Friday, 11 July 2008

The Young Turks at a century

The Ottoman Empire had already been in retreat for over a century when the Young Turk revolution broke out in July 1908.
Some of the Young Turks hoped to save the whole empire; others wanted to abandon the empire and rescue an independent Turkey from the wreckage. The latter group won the argument, in the end, and although the rest of the empire fell under European imperial rule, 10 years later, Turkey itself was saved.
Now, 100 years after the Young Turks, the country is plunged into another constitutional crisis.
In March, the public prosecutor brought a case to Turkey's highest judicial body, the constitutional court, demanding that the ruling AK (Justice and Development) Party, re-elected only last year with an increased majority, be shut down for trying to subvert the secular state.
He also wants Prime Minister Tayyib Recep Erdogan and 70 other senior AK party members banned from politics for five years.
Earlier this month, the government struck back, arresting two retired generals and 23 other people on the charge of "provoking armed rebellion against the government." One, General Hursit Tolon, was the former second-in-command of the army.
Police allege that they were members of a state-backed gang that is suspected of a number of murders of prominent public figures with the aim of destabilizing Turkish society and forcing military intervention.
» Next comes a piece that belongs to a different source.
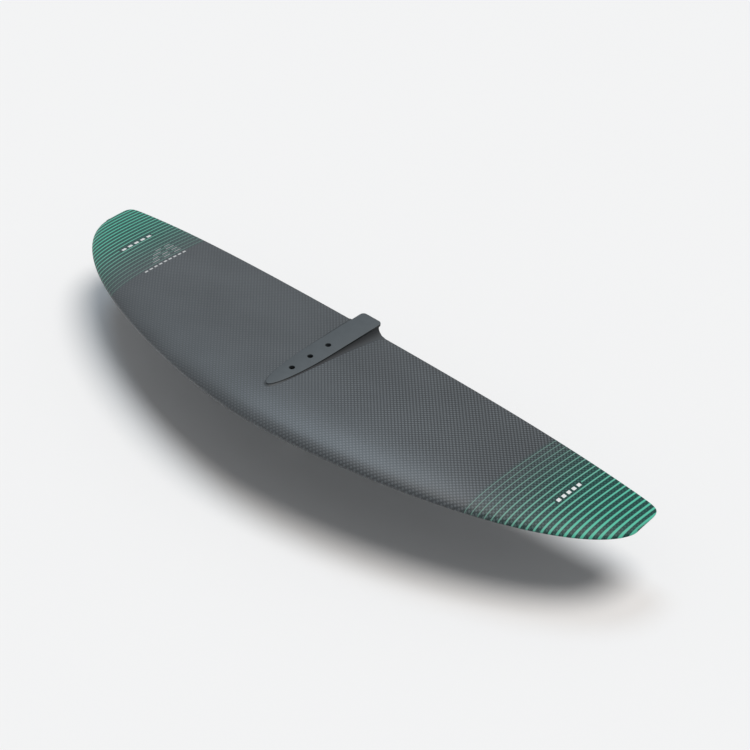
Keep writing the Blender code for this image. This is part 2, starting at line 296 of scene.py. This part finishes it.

But wait a minute. "State-backed?" Isn't the government itself the embodiment of the state?
In Turkey, not necessarily. The conspirators, it is claimed, belong to what Turks call the "deep state," the alliance of senior judicial and military figures who still see themselves as the guardians of the secular Turkish republic that was ultimate result of the Young Turk revolution.
What the rebellious Young Turk officers demanded in July 1908 was the restoration of the constitution that had been suspended 30 years before.
It brought a rough kind of democracy to the multinational empire, but the various ethnic nationalisms, Bulgarian, Kurdish, Greek, Arab, Armenian -- and, above all, Turkish -- were already too strong for a unified state to survive.
The Ottoman Empire went under at the end of the First World War, leaving a decimated Turkish population (only eight million in 1918) to fight for its independence against British, French, Italian and Greek invaders who sought to carve up Turkey between them.
The man who led that independence struggle, Mustafa Kemal Ataturk, founded the Turkish Republic in 1923, and he made it one of the most rigorously secular states in the world.
Ninety-nine per cent of Turkey's citizens are Muslims, but political parties are banned from appealing to religion.
Even religious symbols are seen as dangerous: women wearing "Islamic" head-scarves are not allowed inside state institutions, including universities.
Initially, this militant secularism was a tactic for wrenching a largely illiterate and deeply conservative peasantry out of its medieval ways and catapulting the country into the 20th century.
Turkey must never be weak again, and to be strong it must be "modern." But as the decades passed, the reformers turned into a self-selecting "republican" elite who justified their privileges by claiming they had a mission to defend the secular state.
A hundred years after the Young Turk revolution, the Turks are again at a crossroads.
It is quite possible that the court will decide to ban the AK Party later this year, just as it rejected the new law allowing women students to wear the head-scarf at university last month. Many senior judges are part of the "deep state." But it is not 1908: the outlook this time is a lot brighter.
It will turn out all right because the self-nominated defenders of secularism are transparently cynical in their attempts to manipulate popular opinion. And it will be all right because the AK Party leaders have clearly decided that it's not worth having a bloody political battle now, when it's obvious that they have already won the war.
If the court bans AK, they will all resign from power peacefully, in obedience to the law. Then those who are not banned from politics entirely for five years will reform the party under another name, and fight and win another election.
And bit by bit, the "deep state" will wither away.
Canadian commenter Gwynne Dyer is based in London, England.